One of the recommendations of the main report asked the government to make available flexible payment options for ACT government fees and fines. This was a significant part of the report. In fact, the report included an entire appendix on this topic with several recommendations. The government is still working to implement the recommendations in relation to all government fees and fines.

One key aspect, however, has been completed. This is the new flexible payment system for traffic and parking infringements. It has now come into effect, starting in May this year. It sets up options for extensions of time to pay, payment by instalment, work and development orders and the possibility of waivers of penalties. It ensures that a once-inflexible system now takes special account of people who are at a special disadvantage or who might be facing severe hardship.

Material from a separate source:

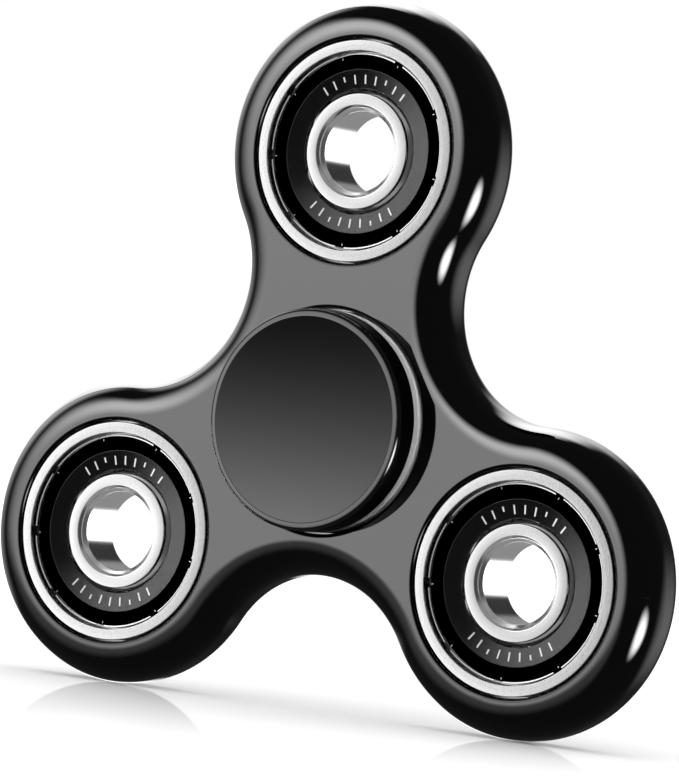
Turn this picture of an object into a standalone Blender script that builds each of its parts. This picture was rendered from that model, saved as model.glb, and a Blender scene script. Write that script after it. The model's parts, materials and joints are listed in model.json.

This was achieved through legislation introduced by the ACT Greens last year. The legislation was passed with the support of the Labor Party. I think it is a shame the Liberal Party did not support this new scheme and that they declared a position that they did not support any kind of waiver. I do worry that they will not support future reforms to mitigate hardship that Canberrans may face when faced with fines or fees. I worry also that they would have the government never entertain the idea of a waiver. What about people who are, for example, severely disabled or even homeless?

Given that the fees and fines that are of concern to the Targeted Assistance Strategy Panel are largely made up of the infringement notice penalties, my suggestion is that the government waits before it increases any infringement penalty fines through regulation, despite the fact that penalty units have increased.

I did write to Mr Corbell and Ms Gallagher asking that they consider this approach and that they wait until they have done further work on the recommendation in the Targeted Assistance Strategy Panel before increasing infringement notice penalties. This does not need to be the case for traffic fines obviously, as a flexible payment system is now in place.